Античность вообще мало интересовалась биографиями как таковыми – этот жанр закрепляется уже в новую эру, потому представление, согласно которому жизнь человека является путем, стезей, историей с внутренней логикой – по сути своей не античное. Тогдашний человек вел себя так, как это предписывалось его возрасту и социальному положению. Глубинные трансформации, возрастные кризисы, драмы (делящие жизнь на до и после) не то чтобы не случались с людьми, но точно не были в центре внимания древних. И хотя Диоген жил уже в новую эру, это старое восприятие человека как неизменной сущности у него выражено в полной мере. Например, в самой, наверное, веселой главке [АИ 62] – о своем тезке Диогене (Синопском) – Лаэртий сообщает нам о раннем этапе жизни легендарного киника (от рождения до примыкания к Антисфену) и несколько версий о его смерти, а дальше остается только догадываться о хронологии событий. Хотя автор указывает, что киник умер в 90 лет, все анекдоты о его жизни излагаются без указаний на возраст – хотя для нас сегодняшних, когда не менее важно, что что – одно дело, если вот эту выходку он учудил в 25, а другую – в 75. Античного автора же это совсем не интересует, потому что взрослый человек как бы всегда равен себе.
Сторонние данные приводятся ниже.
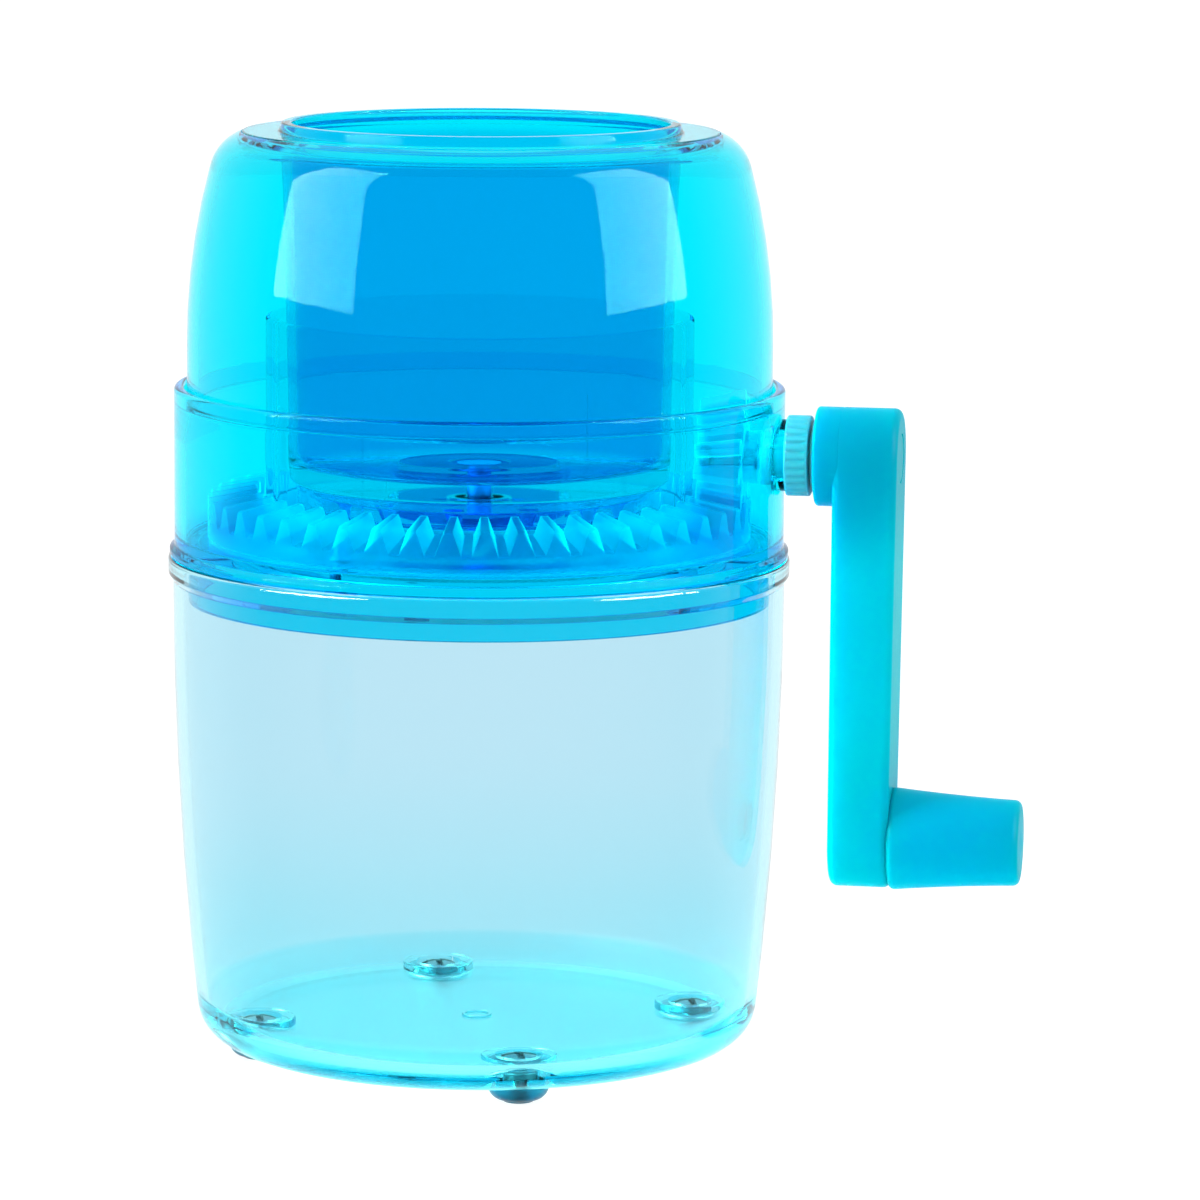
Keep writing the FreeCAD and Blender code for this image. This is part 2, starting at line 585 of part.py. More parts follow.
def make_crank_arm():
    """Hub and arm in one, hanging down from the shaft; its outer face leans in towards the grip's end."""
    body = new_body("crank_arm", dim.shaft_level)
    arm = new_sketch(body, "YZ_Plane", dim.arm_inner)
    half, drop = dim.hub_radius, -dim.crank_radius
    outline(arm, [
        (-half, drop), (zero, drop - half, half, 1), (half, drop, half, 1), (half, zero),
        (zero, half, half, 1), (-half, zero, half, 1),
    ])
    pad(body, arm, dim.arm_outer_top - dim.arm_inner)
    lean = new_sketch(body, "XZ_Plane")
    outline(lean, [
        (dim.arm_outer_low, drop - half - dim.root),
        (dim.arm_outer_top + dim.arm_round, drop - half - dim.root),
        (dim.arm_outer_top, half + dim.root),
    ])
    cut(body, lean, half * 3, both_ways=True)
    doc.recompute()
    faces = [f"Face{index}" for index, face in enumerate(body.Shape.Faces, start=1)
             if abs(face.normalAt(0, 0).x) > 0.99]
    solid = body.Tip
    rim = body.newObject("PartDesign::Fillet", "crank_arm_fillet")
    rim.Base = (solid, faces)
    bind(rim, "Radius", dim.arm_round)
    body.Tip = rim
    hub = new_sketch(body, "YZ_Plane", dim.journal_end)
    circle(hub, dim.hub_radius)
    pad(body, hub, dim.arm_inner - dim.journal_end + dim.arm_round)
    bore = new_sketch(body, "YZ_Plane", dim.journal_end)
    square(bore, dim.square_side)
    cut(body, bore, dim.shaft_end - dim.journal_end, reverse=True)
    hole = new_sketch(body, "YZ_Plane", dim.shaft_end)
    circle(hole, dim.arm_screw_hole)
    cut(body, hole, dim.arm_screw_seat - dim.shaft_end, reverse=True)
    sink = new_sketch(body, "YZ_Plane", dim.arm_screw_seat)
    circle(sink, dim.arm_sink)
    cut(body, sink, dim.cap_end - dim.arm_screw_seat, reverse=True)
    pin = new_sketch(body, "YZ_Plane", dim.arm_inner)
    circle(pin, dim.pin_radius, zero, drop)
    cut(body, pin, dim.arm_outer_top - dim.arm_inner, reverse=True)
    head = new_sketch(body, "YZ_Plane", dim.arm_inner)
    circle(head, dim.pin_sink, zero, drop)
    body.Tip = cut(body, head, dim.pin_head_end - dim.arm_inner, reverse=True)


def make_grip():
    level = dim.shaft_level - dim.crank_radius
    turned_on_shaft("grip_pin", [
        (dim.pin_head_start, zero), (dim.rivet_end, zero), (dim.rivet_end, dim.rivet_radius),
        (dim.pin_end, dim.rivet_radius), (dim.pin_end, dim.pin_radius), (dim.pin_head_end, dim.pin_radius),
        (dim.pin_head_end, dim.pin_head_radius), (dim.pin_head_start, dim.pin_head_radius),
    ], level)
    turned_on_shaft("grip_washer", [
        (dim.grip_washer_start, dim.pin_radius), (dim.pin_end, dim.pin_radius),
        (dim.pin_end, dim.grip_washer_radius), (dim.grip_washer_start, dim.grip_washer_radius),
    ], level)
    bore = dim.pin_radius + dim.pin_gap
    tip_start = dim.grip_end - dim.grip_round
    turned_on_shaft("crank_grip", [
        (dim.grip_start, bore), (dim.chamber_start, bore), (dim.chamber_start, dim.grip_chamber),
        (dim.grip_cap_seat, dim.grip_chamber), (dim.grip_cap_seat, dim.grip_cap_radius),
        (dim.grip_end, dim.grip_cap_radius), (dim.grip_end, dim.grip_tip - dim.grip_round),
        (tip_start, dim.grip_tip, dim.grip_round, 1),
        (dim.grip_start + dim.grip_round, dim.grip_root),
        (dim.grip_start, dim.grip_root - dim.grip_round, dim.grip_round, 1),
    ], level)
    turned_on_shaft("grip_cap", [
        (dim.grip_cap_seat, zero), (dim.grip_crown, zero),
        (dim.grip_end, dim.grip_cap_radius, dim.grip_cap_dome, 1),
        (dim.grip_cap_seat, dim.grip_cap_radius),
    ], level)


# Drum and crown gear

def half_pitch():
    return Size(180.0 / plain(dim.crown_teeth), "(180 / Sizes.crown_teeth)")


def make_ice_drum():
    body = new_body("ice_drum", turn=half_pitch())
    revolve(body, [
        (dim.drum_bore, dim.drum_low), (dim.drum_flange, dim.drum_low),
        (dim.drum_flange, dim.drum_low + dim.flange_thickness),
        (dim.drum_radius, dim.drum_low + dim.flange_thickness), (dim.drum_radius, dim.drum_top),
        (dim.drum_bore, dim.drum_top),
    ])
    rib = new_sketch(body, "XY_Plane", dim.drum_low)
    rectangle(rib, dim.rib_tip, dim.drum_bore + dim.rib_root, dim.rib_width / 2)
    rib_pad = pad(body, rib, dim.rib_height)
    repeat(body, dim.rib_count, [rib_pad])
    sink = new_sketch(body, "XY_Plane", dim.drum_low)
    circle(sink, dim.gear_head_radius, dim.gear_screw_ring)
    sink_cut = cut(body, sink, dim.gear_head_sink, reverse=True)
    hole = new_sketch(body, "XY_Plane", dim.drum_low)
    circle(hole, dim.gear_screw_radius, dim.gear_screw_ring)
    hole_cut = cut(body, hole, dim.flange_thickness, reverse=True)
    repeat(body, dim.gear_screw_count, [sink_cut, hole_cut])


def make_crown_gear():
    body = new_body("crown_gear", turn=half_pitch())
    inner, outer = dim.crown_inner, dim.crown_outer
    bore, deck = dim.drum_radius + dim.gear_fit, dim.drum_low + dim.flange_thickness

    def level(pitch_offset, reach):
        return dim.shaft_level - cone_at(pitch_offset, reach)

    revolve(body, [
        (bore, deck), (dim.crown_recess, deck), (dim.crown_recess, dim.drum_low),
        (outer, dim.drum_low), (outer, level(dim.dedendum, outer)), (inner, level(dim.dedendum, inner)),
        (bore, level(dim.dedendum, inner)),
    ])

    def section(reach):
        scale = reach / dim.gear_pitch
        root = dim.dedendum + dim.tooth_sink
        right = [
            ((dim.tooth_half + dim.flank_slope * root) * scale, level(root, reach)),
            ((dim.tooth_half - dim.flank_slope * dim.addendum) * scale, level(-dim.addendum, reach)),
        ]
        return right + [(-across, up) for across, up in reversed(right)]

    tooth = tooth_loft(body, inner, outer, section)
    repeat(body, dim.crown_teeth, [tooth])
    hole = new_sketch(body, "XY_Plane", deck)
    circle(hole, dim.gear_screw_radius, dim.gear_screw_ring)
    hole_cut = cut(body, hole, dim.gear_screw_top - deck, reverse=True)
    repeat(body, dim.gear_screw_count, [hole_cut])


def make_gear_screws():
    ring = dim.gear_screw_ring
    seat = dim.drum_low + dim.gear_head_sink
    body = new_body("gear_screws", turn=half_pitch())
    screw = revolve(body, [
        (ring, dim.drum_low + dim.gear_head_below),
        (ring + dim.gear_head_radius, dim.drum_low + dim.gear_head_below),
        (ring + dim.gear_head_radius, seat), (ring + dim.gear_screw_radius, seat),
        (ring + dim.gear_screw_radius, dim.gear_screw_top), (ring, dim.gear_screw_top),
    ], axis_at=ring)
    repeat(body, dim.gear_screw_count, [screw])


# Lid and press

def make_lid_dome():
    inner = dim.dome_radius - dim.dome_wall
    body = new_body("lid_dome")
    revolve(body, [
        (inner, dim.skirt_low), (dim.dome_radius, dim.skirt_low), (dim.dome_radius, dim.skirt_top),
        (dim.shoulder_radius, dim.shoulder_level, dim.dome_sweep, 1),
        (dim.ring_radius, dim.ring_level, dim.shoulder_round, 1), (dim.ring_radius, dim.rebate_level),
        (dim.dome_opening, dim.rebate_level), (dim.dome_opening, dim.inner_top_level),
        (dim.inner_top_radius, dim.inner_top_level),
        (dim.inner_shoulder_radius, dim.inner_shoulder_level, dim.inner_round, -1),
        (inner, dim.skirt_top, dim.dome_sweep - dim.dome_wall, -1),
    ])


def make_press_cup():
    """The cup that drops from the lid's top into the drum, its flange resting in the dome's rebate."""
    body = new_body("press_cup")
    revolve(body, [
        (dim.press_screw_radius, dim.cup_low), (dim.cup_low_radius, dim.cup_low),
        (dim.cup_top_radius, dim.rebate_level), (dim.cup_flange, dim.rebate_level),
        (dim.cup_flange, dim.cup_flange_top), (dim.cup_top_radius + dim.rim_slope, dim.cup_flange_top),
        (dim.cup_top_radius, dim.cup_top), (dim.cup_mouth, dim.cup_top), (dim.cup_bore, dim.cup_floor),
        (dim.press_screw_radius, dim.cup_floor),
    ])
    soften(body, dim.cup_corner, [(dim.cup_bore, dim.cup_floor)])


def make_press():
    chamber = dim.press_chamber
    screw = new_body("press_screw")
    revolve(screw, [
        (zero, dim.press_washer_low), (dim.press_screw_radius, dim.press_washer_low),
        (dim.press_screw_radius, dim.cup_floor), (dim.press_head_radius, dim.cup_floor),
        (dim.press_head_radius, dim.press_head_top), (zero, dim.press_head_top),
    ])
    washer = new_body("press_washer")
    revolve(washer, [
        (dim.press_screw_radius, dim.press_washer_low), (dim.press_washer_radius, dim.press_washer_low),
        (dim.press_washer_radius, dim.press_washer_top), (dim.press_screw_radius, dim.press_washer_top),
    ])
    plate = new_body("press_plate")
    bore = dim.press_screw_radius + dim.pin_gap
    revolve(plate, [
        (chamber, dim.press_hub_low), (dim.press_hub, dim.press_hub_low), (dim.press_hub, dim.press_low),
        (dim.press_ring_bore, dim.press_low), (dim.press_ring_bore, dim.press_ring_low),
        (dim.press_radius, dim.press_ring_low), (dim.press_radius, dim.press_top), (bore, dim.press_top),
        (bore, dim.press_chamber_top), (chamber, dim.press_chamber_top),
    ])
    ring = dim.spike_ring
    spike = revolve(plate, [
        (ring, dim.spike_low), (ring + dim.spike_tip_radius, dim.spike_low),
        (ring + dim.spike_radius, dim.press_low + dim.spike_root), (ring, dim.press_low + dim.spike_root),
    ], axis_at=ring)
    repeat(plate, dim.spike_count, [spike])


steps = [
    make_container, make_feet, make_foot_screws, make_housing_shell, make_blade_plate, make_plate_screws,
    make_blade, make_blade_screws, make_shaft_bush, make_shaft_nut, make_crank_shaft, make_pinion,
    make_crank_hardware, make_crank_arm, make_grip, make_ice_drum, make_crown_gear, make_gear_screws,
    make_lid_dome, make_press_cup, make_press,
]
for step in steps:
    step()
doc.recompute()

for item in doc.Objects:
    assert not {"Invalid", "Error"} & set(item.State), f"{item.Label} is {item.State}"
for body in parts:
    assert not body.Shape.isNull() and body.Shape.isValid(), f"{body.Label} has no valid shape"
    body.Shape.exportStep(f"parts/{body.Label}.step")
    print(f"{body.Label}: {len(body.Shape.Solids)} solid(s), {body.Shape.Volume / 1000:.2f} cm3")
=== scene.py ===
import math

import bmesh
import bpy
import numpy as np
from mathutils import Matrix


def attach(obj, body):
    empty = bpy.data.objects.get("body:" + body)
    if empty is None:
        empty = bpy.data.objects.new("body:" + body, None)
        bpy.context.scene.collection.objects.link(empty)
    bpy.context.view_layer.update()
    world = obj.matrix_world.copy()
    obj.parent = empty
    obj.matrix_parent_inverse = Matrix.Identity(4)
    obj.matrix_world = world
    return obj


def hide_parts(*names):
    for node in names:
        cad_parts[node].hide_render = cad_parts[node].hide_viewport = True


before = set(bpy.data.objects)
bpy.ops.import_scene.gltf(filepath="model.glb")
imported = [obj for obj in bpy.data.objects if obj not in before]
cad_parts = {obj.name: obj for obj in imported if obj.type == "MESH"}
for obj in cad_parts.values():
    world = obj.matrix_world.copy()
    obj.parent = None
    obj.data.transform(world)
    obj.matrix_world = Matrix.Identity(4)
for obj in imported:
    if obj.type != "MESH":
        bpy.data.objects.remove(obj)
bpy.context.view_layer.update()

# Hand-cranked ice shaver in clear tinted plastic: container, housing with its gears, lid with its press
# cup, and crank. Lengths in the dictionaries are millimetres, +Z is up along the body's axis and +X points
# along the crank shaft.

mm = 0.001
shaftLevel = 129.3   # height of the crank shaft's axis
gripLevel = 49.1     # height of the grip's axis while the crank hangs down
onAxis, onGrip = (0, 0, shaftLevel), (0, 0, gripLevel)
footRing, footAngle, footCount = 46.8, 20.6, 4   # the circle of bosses, screws and feet, and its first angle
fine, medium, coarse = 288, 96, 48   # points round a large, a middling and a small turned piece
past = 1.0           # how far a cutter runs past the faces that it cuts
crisp = 30           # degrees from which an edge is sharp on a piece with crisp corners


# Shader maths: one socket that adds its own nodes when it meets a sign

class Wire:
    def __init__(self, paint, socket):
        self.paint, self.socket = paint, socket

    def maths(self, operation, first, second):
        return self.paint.node("ShaderNodeMath", {"operation": operation}, {0: first, 1: second})

    def __add__(self, other):
        return self.maths("ADD", self, other)

    def __sub__(self, other):
        return self.maths("SUBTRACT", self, other)

    def __rsub__(self, other):
        return self.maths("SUBTRACT", other, self)

    def __mul__(self, other):
        return self.maths("MULTIPLY", self, other)

    __radd__, __rmul__ = __add__, __mul__


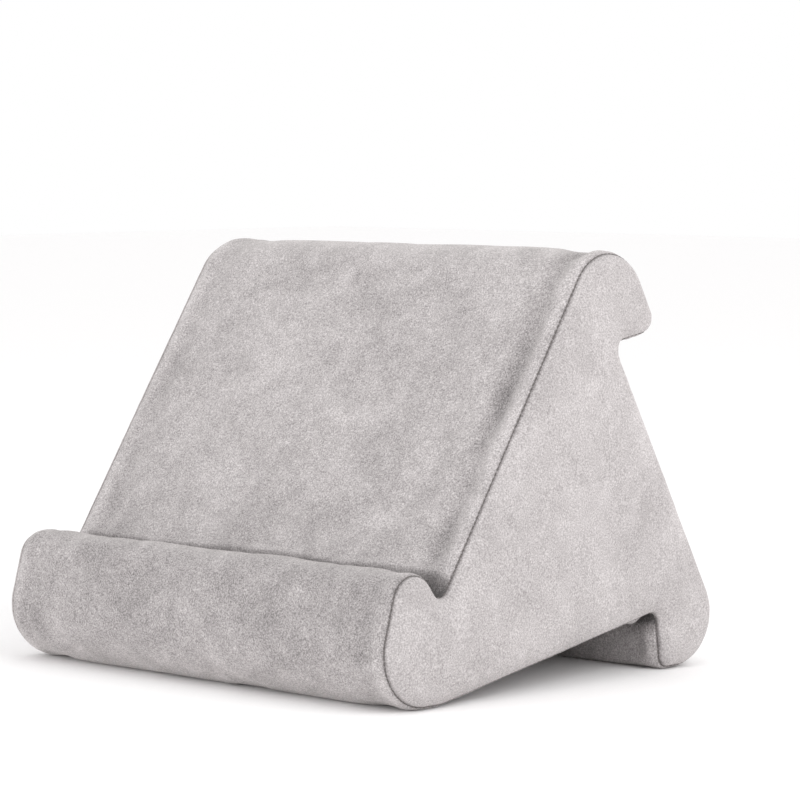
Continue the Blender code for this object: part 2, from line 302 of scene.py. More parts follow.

Конечно, к спекуляциям на тему отличия античного сознания от современного нужно относиться достаточно осторожно, но, действительно, похоже на то, что тогда жизнь воспринималась не как история жизни, а как хроника: родился человек, вырос – и потом просто себе жил, оставаясь примерно одним и тем же. И потому не было потребности писать биографии в привычном нам виде.
А вот реконструкция учений философов на основании баек вполне возможна. Даже если сами истории вымышлены от начала до конца, они возникали не на пустом месте – они отражали и содержание, и тип мышления. Чтобы было понятно, о чем идет речь, возьмем современный грубоватый анекдот (без мата он теряет всю свою прелесть):
«Выходит Пушкин из кабака в обнимку с двумя барышнями, а прямо перед выходом в луже лежит вусмерть пьяный.
Одна из барышень обращается к поэту:
– Александр Сергеевич, мы столько о вас слышали! Продемонстрируйте нам своё искусство!
– Слушайте… Лежит безжизненное тело на нашем жизненном пути…
Пьяный поднимает голову:
– Тебе, мудак, какое дело? Иди, блядей своих ети!
– Ой, дамы, пойдёмте, это Серёжа Есенин».
Представим, что до нас не дошло вообще никакой информации о Пушкине и Есенине (ни одного биографического факта, ни одной строки – ничего) – кроме примерных дат их жизни. Сопоставляя последние, мы сможем смело заключить, что такого казуса не могло быть в принципе. Однако. Стои́т ли за этим анекдотом хоть какая-нибудь реальность? Говоря иначе, можем ли мы вытянуть из него информацию для гипотетической книги «О жизни, произведениях и изречениях русских поэтов»?
Как ни странно, да. Что здесь говорится о Пушкине? Во-первых, что он любил гулянки. Во-вторых, что любил женское общество. В-третьих, что он писал короткими размерами (в данном случае – четырехстопным ямбом). Что из этого соответствует действительности? Всё: да, возможно он проводил время не в кабаках, а в ресторанах, и выходил оттуда не с двумя дамами, а с одной, но в остальном все вполне достоверно. Заметим, что даже метрика «Лежит безжизненное тело» та же, что у «Мой дядя самых честных правил»! А что нам здесь говорится о Есенине? Во-первых, что он напивался до состояния нестояния. Во-вторых, что он в такие минуты был агрессивен. В-третьих, что его поэзия была грубее, чем у Пушкина – и даже содержала матерщину. Ну, все так ведь и было, правильно?
Заметим об этом анекдоте важную вещь: он теряет смысл, если подставить в него других поэтов. Ну, например: в начале «Выходит Лермонтов из кабака в обнимку с двумя барышнями» – а в конце «Ой, дамы, пойдёмте, это Коля Гумилев». Или: «Выходит Бродский из кабака в обнимку с двумя барышнями» – а в конце «Ой, дамы, пойдёмте, это Дима Быков». Ноу. Не смешно, потому что недостоверно не только исторически, но и психологически и эстетически. Вряд ли сочинитель нашего анекдота продумывал все эти детали – нет, просто интуиция подсказала, что под этот сюжет лучше всего подойдут именно Александр Сергеевич и Сергей Александрович.